Overall, the entire project allows Blige’s distinct vocal register, melodies and ad-libs to be heard clearly and freely without the distractions of needless raps and duets that lack unison.
3. She lyrically steps outside her comfort zone
Blige’s hardcore fans should not expect an entire album that echos the pain of her urban radio single “Whole Damn Year.” However, what they can expect is a more mature and strengthened lyrical agenda than before from Blige.
Not to say Blige’s songs didn’t have a message before – however, she unwraps herself from her lyrical security blanket to give her music admirers a more refined meaning behind her new material.
“Pick Me Up,” co-penned by Emeli Sande and Naughty Boy, packs an important message on navigating trials and tribulations to reach a place of refuge where everything feels better. “It’s a jungle out there, yeah it’s dangerous / And the beasts are hungry, got their eyes on us / And the waves are high as the sea is deep / And the sharks gon love it when they see us weak,” sings Blige on the clarinet driven instrumental.
On track three “Not Loving You,” Blige sings, “I love you, I want you to be all that you can / If I could, then I would but you know that I can’t / No I can’t.” She delivers a powerful selection about self love. The Sam Smith-penned ballad instructs listeners to examine their life because not every problem they have can be fix by someone else. Sometimes we have to be our own knight in shining armor. Ultimately, Blige’s lyrical content on “Not Loving You” can relate to anyone.
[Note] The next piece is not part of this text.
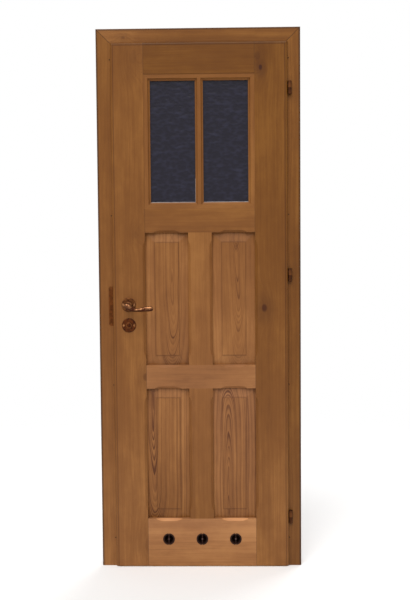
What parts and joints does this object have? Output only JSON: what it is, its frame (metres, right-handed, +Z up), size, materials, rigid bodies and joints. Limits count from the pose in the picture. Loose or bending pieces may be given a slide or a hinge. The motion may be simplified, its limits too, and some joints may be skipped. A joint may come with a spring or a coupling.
{
  "type": "interior door with frame",
  "caption": "Rebated panelled pine bathroom door with glazed top, vent sleeves, lever handle and privacy lock, hung on barrel hinges in its lining frame.",
  "frame": {"origin": "on the floor, midway between the outer edges of the frame, at the middle of the leaf's thickness", "axes": "+Z up; -Y is the side towards which the leaf opens, seen in the picture; +X towards the hinges"},
  "size_m": [0.77, 0.1662, 2.055],
  "materials": {
    "frame_pine": "satin varnish",
    "leaf_pine": "satin varnish",
    "panel_pine": "satin varnish",
    "bead_pine": "satin varnish",
    "rippled_glass": "rippled, dark",
    "brown_plastic": "matt",
    "antique_brass": "antique",
    "bronzed_steel": "bronzed",
    "zinc_steel": "zinc plated",
    "brown_rubber": "matt"
  },
  "bodies": {
    "frame": {"lock_jamb": "frame_pine", "hinge_jamb": "frame_pine", "head_jamb": "frame_pine", "lock_face_board": "frame_pine", "hinge_face_board": "frame_pine", "head_face_board": "frame_pine", "frame_seal": "brown_rubber", "face_board_nails": "bronzed_steel", "corner_screws": "zinc_steel", "strike_plate": "bronzed_steel", "strike_screws": "bronzed_steel", "top_hinge_frame_half": "antique_brass", "middle_hinge_frame_half": "antique_brass", "bottom_hinge_frame_half": "antique_brass"},
    "leaf": {"lock_stile": "leaf_pine", "hinge_stile": "leaf_pine", "top_rail": "leaf_pine", "window_rail": "leaf_pine", "middle_rail": "leaf_pine", "bottom_rail": "leaf_pine", "upper_muntin": "leaf_pine", "lower_muntin": "leaf_pine", "upper_left_panel": "panel_pine", "upper_right_panel": "panel_pine", "lower_left_panel": "panel_pine", "lower_right_panel": "panel_pine", "front_bead_top": "bead_pine", "front_bead_bottom": "bead_pine", "front_bead_left": "bead_pine", "front_bead_right": "bead_pine", "rear_bead_top": "bead_pine", "rear_bead_bottom": "bead_pine", "rear_bead_left": "bead_pine", "rear_bead_right": "bead_pine", "front_glazing_bar": "bead_pine", "rear_glazing_bar": "bead_pine", "left_pane": "rippled_glass", "right_pane": "rippled_glass", "left_vent_sleeve": "brown_plastic", "middle_vent_sleeve": "brown_plastic", "right_vent_sleeve": "brown_plastic", "rear_vent_sleeves": "brown_plastic", "top_hinge_leaf_half": "antique_brass", "middle_hinge_leaf_half": "antique_brass", "bottom_hinge_leaf_half": "antique_brass", "front_lever_rose": "antique_brass", "rear_lever_rose": "antique_brass", "front_privacy_rose": "antique_brass", "rear_privacy_rose": "antique_brass", "rose_screws": "antique_brass", "lock_case": "bronzed_steel", "forend_screws": "bronzed_steel"},
    "levers": {"front_lever": "antique_brass", "rear_lever": "antique_brass", "lever_follower": "zinc_steel"},
    "latch": {"latch_bolt": "zinc_steel"},
    "privacy_turn": {"thumb_turn": "antique_brass", "release_disc": "antique_brass", "bolt_follower": "zinc_steel"},
    "bolt": {"dead_bolt": "zinc_steel"}
  },
  "joints": [
    {"name": "leaf_swing", "type": "hinge", "parent": "frame", "child": "leaf", "pos_m": [0.344, -0.0125, 1.124], "axis": [0, 0, 1], "range_deg": [0, 170]},
    {"name": "lever_turn", "type": "hinge", "parent": "leaf", "child": "levers", "pos_m": [-0.27, 0, 1.015], "axis": [0, 1, 0], "range_deg": [0, 40], "stiffness_Nm_per_rad": 1.5, "springref_deg": -28.65},
    {"name": "latch_slide", "type": "slide", "parent": "leaf", "child": "latch", "axis": [1, 0, 0], "range_m": [0, 0.01]},
    {"name": "privacy_turn", "type": "hinge", "parent": "leaf", "child": "privacy_turn", "pos_m": [-0.27, 0, 0.937], "axis": [0, -1, 0], "range_deg": [0, 90]},
    {"name": "bolt_slide", "type": "slide", "parent": "leaf", "child": "bolt", "axis": [-1, 0, 0], "range_m": [0, 0.016]}
  ],
  "couplings": [
    {"joint": "latch_slide", "follows": "lever_turn", "m_per_rad": 0.014324},
    {"joint": "privacy_turn", "follows": "bolt_slide", "rad_per_m": 98.174}
  ]
}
If women need that tell-him-like-it-is jam from Blige, then “Follow” her to track eleven. The Disclosure-produced club record isn’t an exact replica of her previous songwriting template. Yet, the song is fun, it’s different and even quirky. All in all, the danceable number exudes an informative note ladies about no good men. “You think that you can kick the sand in my eyes / But you should walk a little softer / I hear you coming from a mile away but you don’t have enough to offer,” she sings heartlessly.
4. This is one of her best works in years.
Respectively speaking, it’s safe to say that Mary J. Blige hasn’t released an outstanding album since her 2007 album Growing Pains. Nonetheless, The London Sessions is on its way to building another milestone in her over two decade career.
The 43-year-old singer invites fans on a musical journey that was unfamiliar to some but well-known to others as well.
Blige experimented with house music where she channeled 90’s big voices including Robin S, Martha Wash and Crystal Waters on songs like “Nobody But You,” “Right Now” and “Follow.” On each dance song, she sings boldly and confidently as if she had sung this genre of music since the start of her career.
Although the album features more upbeat tracks and “Therapy,” Blige’s bluesy ode to Amy Winehouse’s “Rehab,” she didn’t abandon her core fans. On the album’s closing selection “Worth My Time,” Blige questions her lover about working through their issues and making their relationship last. “When you’re running away ’cause you don’t wanna hear what I say / Is it me, is it you, could it all have been a mistake?,” she sings on the emotional ballad.
In addition to “Worth My Time,” songs such as “Long Hard Look” and “Whole Damn Year” make Blige’s urban/soul audience feel right at home as she delivers her familiar contemporary sound.
Blige’s choice to travel across the pond to escape the box that the music industry, critics and fans placed her was risky yet rewarding. With the help of English songwriters and producers, Blige recorded a universal album that helps her make a smooth transition from a hip-hop soul artist to a contemporary soul musician.
All in all, The London Sessions yields a new chapter in Blige’s artistry novel, which will hopefully make it easier for her fans to accept and appreciate the fresh direction she’s taking in her music career.